DIRECTIONS FOR THIS TASK: Write out all lines holding the word "between".

########################################

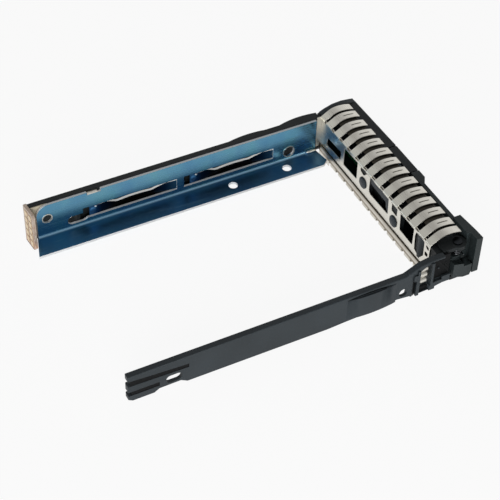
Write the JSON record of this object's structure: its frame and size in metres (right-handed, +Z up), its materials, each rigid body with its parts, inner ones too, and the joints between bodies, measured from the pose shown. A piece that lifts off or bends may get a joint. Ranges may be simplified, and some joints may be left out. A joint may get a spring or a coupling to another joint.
{
  "type": "hot swap drive caddy",
  "caption": "U-shaped carrier for a 2.5-inch server drive: metal rail, plastic arm, shielded bezel, eject lever and button.",
  "frame": {"origin": "under the middle of the whole caddy, on the surface it stands on, with the lever closed", "axes": "+X along the rails towards the bezel and its front, +Y across towards the metal rail, +Z up from the drive's underside"},
  "size_m": [0.118, 0.078, 0.0176],
  "materials": {
    "rail_steel": "folded stainless sheet, bright, with fine rolling lines; it mirrors a blue surround",
    "nickel_steel": "nickel-plated spring steel, satin, warm grey",
    "spring_steel": "spring steel leaf and wire, bright",
    "pin_steel": "turned steel pin, bright",
    "black_plastic": "moulded black polycarbonate blend, fine matt texture",
    "charcoal_plastic": "moulded charcoal plastic, fine matt texture",
    "rivet_plastic": "moulded dark slate nylon, slightly shiny",
    "grille_metal": "perforated steel sheet, dark grey paint",
    "board_copper": "copper-clad circuit board, pinkish beige turning orange at its foot, satin",
    "gold_pad": "gold-plated contact pad, polished",
    "cream_plastic": "moulded cream nylon, matt",
    "flex_film": "amber polyimide film over copper, glossy",
    "green_board": "green solder mask over fibreglass board, satin",
    "lamp_resin": "clear resin lamp body, glossy",
    "clear_plastic": "clear polycarbonate light guide, glossy",
    "lever_plate": "dark grey smooth plastic plate, satin, bare of print"
  },
  "bodies": {
    "carrier": {"metal_rail": "rail_steel", "rail_clip": "nickel_steel", "rail_spring_rear": "spring_steel", "rail_spring_front": "spring_steel", "rail_cover": "black_plastic", "contact_board": "board_copper", "contact_pads": "gold_pad", "contact_holder": "cream_plastic", "flex_circuit": "flex_film", "near_arm": "charcoal_plastic", "ground_spring": "nickel_steel", "shield_upper": "nickel_steel", "shield_lower": "nickel_steel", "shield_rivets": "rivet_plastic", "bezel_frame": "black_plastic", "bezel_face": "black_plastic", "front_grille": "grille_metal", "light_ring": "clear_plastic", "light_board": "green_board", "lamps": "lamp_resin", "board_socket": "cream_plastic", "button_spring": "spring_steel", "spring_seat": "black_plastic", "lever_pin": "pin_steel", "lever_spring": "spring_steel"},
    "lever": {"eject_lever": "black_plastic", "lever_face_plate": "lever_plate"},
    "button": {"eject_button": "black_plastic", "button_lens": "clear_plastic"}
  },
  "joints": [
    {"name": "lever_hinge", "type": "hinge", "parent": "carrier", "child": "lever", "pos_m": [0.05252, -0.0344, 0.0067], "axis": [0, 0, -1], "range_deg": [0, 40], "deforming": ["lever_spring"]},
    {"name": "button_slide", "type": "slide", "parent": "carrier", "child": "button", "axis": [-1, 0, 0], "range_m": [0, 0.0012], "stiffness_N_per_m": 300, "springref_m": -0.002, "deforming": ["button_spring"]}
  ]
}
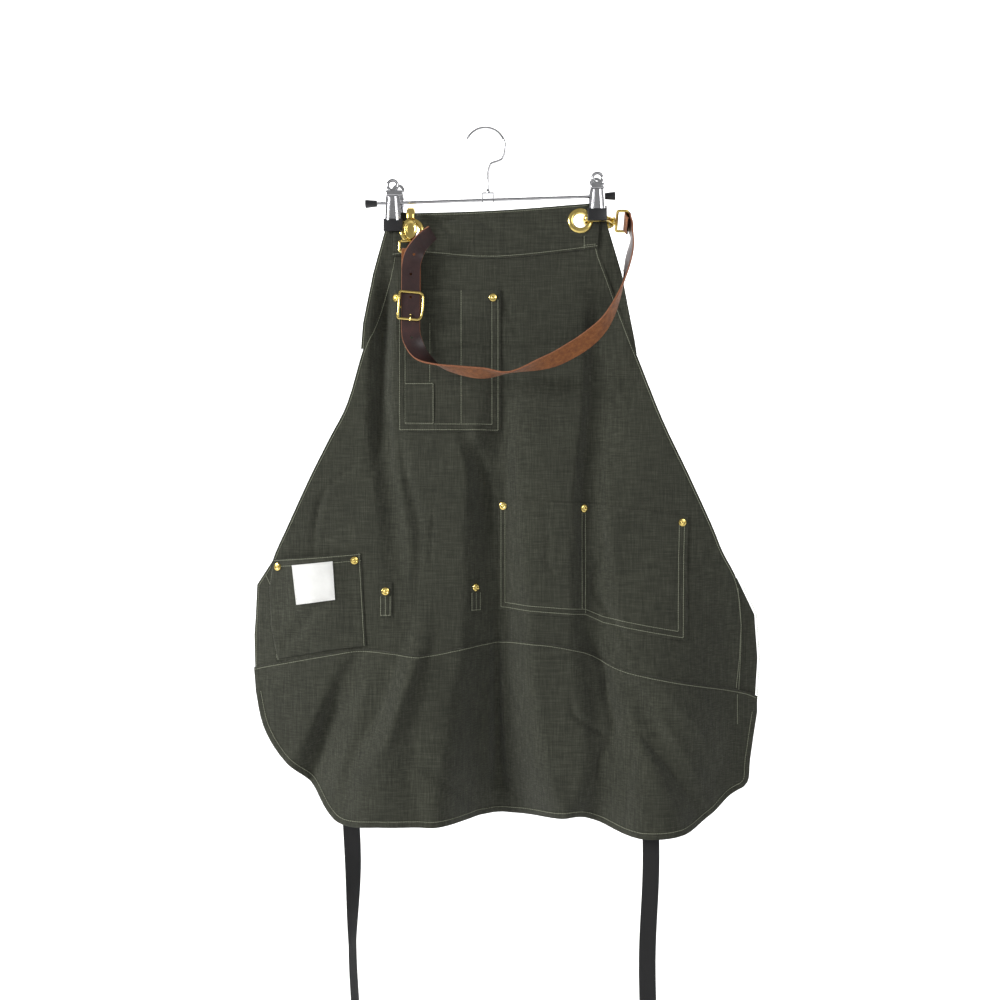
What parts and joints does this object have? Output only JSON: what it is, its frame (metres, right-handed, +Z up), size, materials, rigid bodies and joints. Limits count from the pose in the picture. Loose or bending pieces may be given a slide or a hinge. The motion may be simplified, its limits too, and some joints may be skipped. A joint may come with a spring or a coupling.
{
  "type": "work apron on a clip hanger",
  "caption": "Canvas work apron with riveted pockets and a buckled leather neck strap on snap hooks, hung on a clip hanger.",
  "frame": {"origin": "inside top of the hanger's hook, where a rail carries it", "axes": "+Z up, the apron's front faces -Y, +X to the right as seen from the front"},
  "size_m": [0.7017, 0.1067, 1.2182],
  "materials": {
    "canvas": "matte",
    "label_cloth": "matte",
    "webbing": "matte",
    "leather": "satin",
    "brass": "polished",
    "chrome": "polished",
    "rubber": "matte"
  },
  "bodies": {
    "apron": {"bar_end_left": "rubber", "bar_end_right": "rubber", "bib_pocket": "canvas", "bib_top_band": "canvas", "buckle_frame": "brass", "buckle_strap": "leather", "buckle_tongue": "brass", "clip_left_back_pad": "rubber", "clip_left_back_plate": "chrome", "clip_left_front_pad": "rubber", "clip_left_front_plate": "chrome", "clip_left_runner": "chrome", "clip_left_spring": "chrome", "clip_right_back_pad": "rubber", "clip_right_back_plate": "chrome", "clip_right_front_pad": "rubber", "clip_right_front_plate": "chrome", "clip_right_runner": "chrome", "clip_right_spring": "chrome", "grommet_left": "brass", "grommet_right": "brass", "hanger_bar": "chrome", "hanger_bracket": "chrome", "hanger_hook": "chrome", "hanger_nut": "chrome", "hip_pocket": "canvas", "label": "label_cloth", "lower_panel": "canvas", "main_panel": "canvas", "neck_strap": "leather", "pencil_pocket": "canvas", "rivet_bib_left": "brass", "rivet_bib_right": "brass", "rivet_hip_left": "brass", "rivet_hip_right": "brass", "rivet_loop_left": "brass", "rivet_loop_right": "brass", "rivet_thigh_left": "brass", "rivet_thigh_middle": "brass", "rivet_thigh_right": "brass", "side_facing_left": "canvas", "side_facing_right": "canvas", "skirt_facing_left": "canvas", "skirt_facing_right": "canvas", "snap_eye_left": "brass", "snap_eye_right": "brass", "snap_hook_left": "brass", "snap_hook_right": "brass", "thigh_pocket": "canvas", "tool_loop_left": "canvas", "tool_loop_right": "canvas", "waist_tie_left": "webbing", "waist_tie_right": "webbing"},
    "lever_left": {"snap_lever_left": "brass"},
    "lever_right": {"snap_lever_right": "brass"}
  },
  "joints": [
    {"name": "lever_left", "type": "hinge", "parent": "apron", "child": "lever_left", "pos_m": [-0.10005, -0.0181, -0.1494], "axis": [-1, 0, 0], "range_deg": [0, 14], "stiffness_Nm_per_rad": 0.02},
    {"name": "lever_right", "type": "hinge", "parent": "apron", "child": "lever_right", "pos_m": [0.17388, 0.0181, -0.12318], "axis": [0, 0, 1], "range_deg": [0, 14], "stiffness_Nm_per_rad": 0.02}
  ]
}
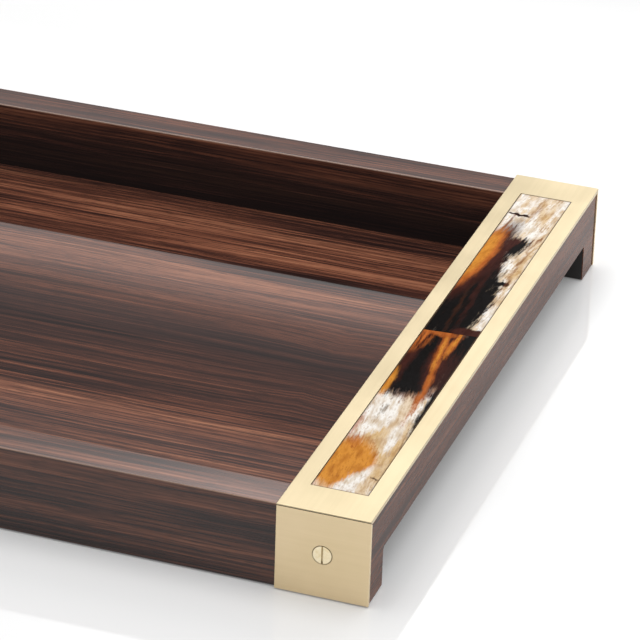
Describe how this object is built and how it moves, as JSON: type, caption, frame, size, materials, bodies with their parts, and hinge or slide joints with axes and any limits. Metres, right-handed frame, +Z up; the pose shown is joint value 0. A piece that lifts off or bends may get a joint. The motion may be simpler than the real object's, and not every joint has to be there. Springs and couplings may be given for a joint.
{
  "type": "serving tray",
  "caption": "Rectangular serving tray of glossy dark veneered wood, with brass-capped handle bars, horn inlays and finger grips at both ends.",
  "frame": {"origin": "middle of the tray, on the surface that it stands on", "axes": "+X along the tray's length towards one handle bar, +Y across it, +Z up"},
  "size_m": [0.6, 0.4, 0.048],
  "materials": {
    "rosewood_veneer": "gloss lacquer over dark streaked rosewood, grain along each sheet's length",
    "black_core": "black satin lacquer on solid wood, seen only in the finger grips and underneath",
    "plywood": "bare plywood core, hidden between its veneers",
    "satin_brass": "pale satin brass, finely brushed",
    "polished_brass": "polished screw heads",
    "polished_horn": "natural horn, cream to amber to black, polished to a gloss",
    "beech": "bare turned beech, hidden",
    "felt": "pressed black felt"
  },
  "bodies": {
    "root": {"back_rail": "black_core", "back_rail_outer_veneer": "rosewood_veneer", "back_rail_inner_veneer": "rosewood_veneer", "back_rail_top_veneer": "rosewood_veneer", "front_rail": "black_core", "front_rail_outer_veneer": "rosewood_veneer", "front_rail_inner_veneer": "rosewood_veneer", "front_rail_top_veneer": "rosewood_veneer", "bottom_panel": "plywood", "floor_veneer": "rosewood_veneer", "underside_veneer": "rosewood_veneer", "right_handle_bar": "black_core", "right_end_wall": "black_core", "right_end_veneer": "rosewood_veneer", "right_well_veneer": "rosewood_veneer", "right_top_plate": "satin_brass", "right_back_cheek": "satin_brass", "right_front_cheek": "satin_brass", "right_back_horn": "polished_horn", "right_front_horn": "polished_horn", "left_handle_bar": "black_core", "left_end_wall": "black_core", "left_end_veneer": "rosewood_veneer", "left_well_veneer": "rosewood_veneer", "left_top_plate": "satin_brass", "left_back_cheek": "satin_brass", "left_front_cheek": "satin_brass", "left_back_horn": "polished_horn", "left_front_horn": "polished_horn", "cheek_screws": "polished_brass", "dowels": "beech", "felt_pads": "felt"}
  },
  "joints": []
}
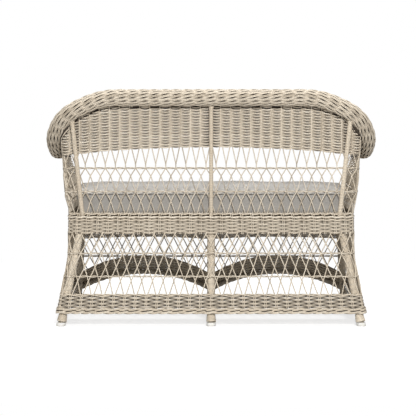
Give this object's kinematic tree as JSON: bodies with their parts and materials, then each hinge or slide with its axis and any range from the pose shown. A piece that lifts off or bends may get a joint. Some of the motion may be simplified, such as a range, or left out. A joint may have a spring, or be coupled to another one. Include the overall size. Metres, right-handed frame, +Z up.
{
  "type": "patio loveseat",
  "caption": "Woven patio loveseat with a rolled rim running from the back down into flared arms, open lattice sides and skirt, wrapped legs and a loose seat cushion.",
  "frame": {"origin": "On the floor, in the middle of the footprint, at the centre of the bounding box's bottom face.", "axes": "+Z up, +Y towards the back, +X to the sitter's left. The seat faces -Y."},
  "size_m": [1.2462, 0.7534, 0.89],
  "materials": {
    "frame_aluminium": "powder coated, satin",
    "woven_strand": "woven round strand, weathered beige grey",
    "wound_strand": "wound round strand, weathered beige grey",
    "glide_plastic": "translucent whitish",
    "cushion_fabric": "light grey woven outdoor fabric",
    "cushion_foam": "open-cell foam"
  },
  "bodies": {
    "frame": {"apron_arch_tubes": "frame_aluminium", "apron_trim": "woven_strand", "arm_post_left": "frame_aluminium", "arm_post_right": "frame_aluminium", "arm_rail_left": "frame_aluminium", "arm_rail_right": "frame_aluminium", "arm_roll_left": "woven_strand", "arm_roll_right": "woven_strand", "back_leg_centre": "frame_aluminium", "back_leg_left": "frame_aluminium", "back_leg_right": "frame_aluminium", "back_post_centre": "frame_aluminium", "back_post_left": "frame_aluminium", "back_post_right": "frame_aluminium", "back_roll": "woven_strand", "back_top_rail": "frame_aluminium", "border_back": "woven_strand", "border_left": "woven_strand", "border_right": "woven_strand", "bottom_band_back": "woven_strand", "bottom_band_left": "woven_strand", "bottom_band_right": "woven_strand", "foot_wraps": "wound_strand", "front_apron_left": "woven_strand", "front_apron_right": "woven_strand", "front_lattice": "woven_strand", "front_leg_centre": "frame_aluminium", "front_leg_left": "frame_aluminium", "front_leg_right": "frame_aluminium", "leg_glides": "glide_plastic", "leg_wraps": "wound_strand", "lower_lattice_back": "woven_strand", "lower_lattice_left": "woven_strand", "lower_lattice_right": "woven_strand", "post_bindings": "wound_strand", "seat_band_back": "woven_strand", "seat_band_front": "woven_strand", "seat_band_left": "woven_strand", "seat_band_right": "woven_strand", "seat_cross_tubes": "frame_aluminium", "seat_deck": "woven_strand", "seat_rail_back": "frame_aluminium", "seat_rail_front": "frame_aluminium", "seat_rail_left": "frame_aluminium", "seat_rail_right": "frame_aluminium", "skirt_rail_back": "frame_aluminium", "skirt_rail_left": "frame_aluminium", "skirt_rail_right": "frame_aluminium", "upper_lattice_back": "woven_strand", "upper_lattice_left": "woven_strand", "upper_lattice_right": "woven_strand", "upper_weave_back": "woven_strand", "upper_weave_left": "woven_strand", "upper_weave_right": "woven_strand"},
    "cushion": {"cushion_cover": "cushion_fabric", "cushion_core": "cushion_foam"}
  },
  "joints": [
    {"name": "cushion_lift", "type": "slide", "parent": "frame", "child": "cushion", "axis": [0, 0, 1], "range_m": [0, 0.5]}
  ]
}
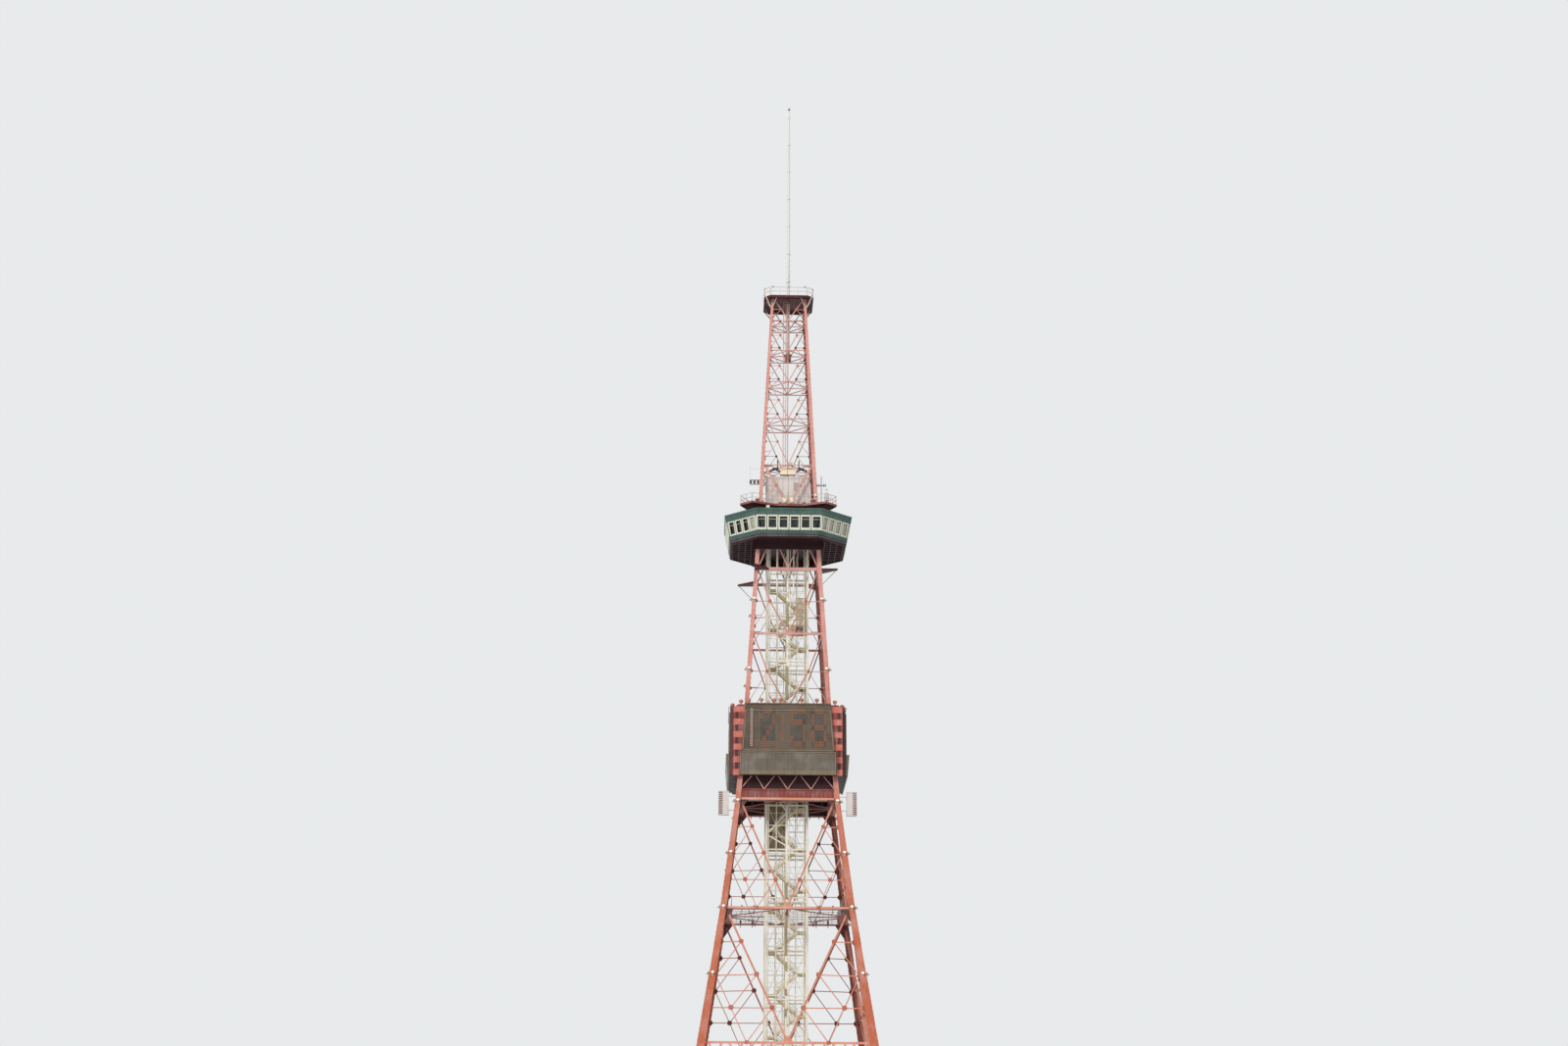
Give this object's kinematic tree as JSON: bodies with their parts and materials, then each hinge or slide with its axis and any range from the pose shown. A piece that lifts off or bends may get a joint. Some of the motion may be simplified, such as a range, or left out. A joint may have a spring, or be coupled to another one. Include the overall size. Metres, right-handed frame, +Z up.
{
  "type": "scale model of a radio mast with an observation deck",
  "caption": "Four-legged lattice mast at 1:10 with a clock storey, an observation deck, a lift and stair core and an antenna pole.",
  "frame": {"origin": "on the ground at the middle of the four legs", "axes": "+Z up the mast, -Y towards the front of the picture, +X to its right"},
  "size_m": [3.12, 3.12, 14.72],
  "materials": {
    "leg_paint": "orange-red enamel, weathered and chalky",
    "lower_lattice_paint": "orange-red enamel, weathered",
    "upper_lattice_paint": "paler red enamel, weathered",
    "gallery_paint": "dark red enamel with rust stains",
    "core_paint": "cream enamel, stained",
    "stair_paint": "cream and olive enamel, worn",
    "shaft_sheet": "olive-brown sheet, weathered",
    "display": "grey-brown lamp display, unlit",
    "sign_board": "dark brown board with an olive strip, bare",
    "soffit_plate": "dark maroon sheet with joints",
    "deck_paint": "dark teal-green panels",
    "corner_post": "dark teal-green posts",
    "glass": "dark window glass",
    "platform_plate": "dark maroon plate with a red edge",
    "railing_paint": "faded grey-pink enamel",
    "machine_room_sheet": "pinkish beige sheet",
    "pole_paint": "off-white enamel",
    "beacon_lens": "dark red lens",
    "aerial_shell": "grey-white radome",
    "concrete": "cast concrete"
  },
  "bodies": {
    "root": {"aerial_racks": "aerial_shell", "antenna_pole": "pole_paint", "base_side_back": "lower_lattice_paint", "base_side_front": "lower_lattice_paint", "base_side_left": "lower_lattice_paint", "base_side_right": "lower_lattice_paint", "beacon": "beacon_lens", "clock_brackets": "gallery_paint", "clock_case_back": "display", "clock_case_front": "display", "clock_case_left": "display", "clock_case_right": "display", "clock_corner_posts": "gallery_paint", "clock_roof": "soffit_plate", "clock_soffit": "soffit_plate", "core_frame": "core_paint", "deck_corner_posts": "corner_post", "deck_floor": "soffit_plate", "deck_glass": "glass", "deck_roof": "soffit_plate", "deck_walls": "deck_paint", "footings": "concrete", "gallery_floor": "platform_plate", "gallery_railing": "railing_paint", "girder_frame": "gallery_paint", "leg_back_left": "leg_paint", "leg_back_right": "leg_paint", "leg_front_left": "leg_paint", "leg_front_right": "leg_paint", "lower_gallery": "gallery_paint", "lower_side_back": "lower_lattice_paint", "lower_side_front": "lower_lattice_paint", "lower_side_left": "lower_lattice_paint", "lower_side_right": "lower_lattice_paint", "machine_room": "machine_room_sheet", "mast_frames": "upper_lattice_paint", "mast_side_back": "upper_lattice_paint", "mast_side_front": "upper_lattice_paint", "mast_side_left": "upper_lattice_paint", "mast_side_right": "upper_lattice_paint", "middle_side_back": "upper_lattice_paint", "middle_side_front": "upper_lattice_paint", "middle_side_left": "upper_lattice_paint", "middle_side_right": "upper_lattice_paint", "shaft_sheeting": "shaft_sheet", "sign_boards": "sign_board", "stair_flights": "stair_paint", "top_platform": "platform_plate", "top_railing": "railing_paint", "upper_gallery": "gallery_paint", "wing_balconies": "gallery_paint"}
  },
  "joints": []
}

########################################

WORKED SOLUTION:
Write the JSON record of this object's structure: its frame and size in metres (right-handed, +Z up), its materials, each rigid body with its parts, inner ones too, and the joints between bodies, measured from the pose shown. A piece that lifts off or bends may get a joint. Ranges may be simplified, and some joints may be left out. A joint may get a spring or a coupling to another joint.
    "plywood": "bare plywood core, hidden between its veneers",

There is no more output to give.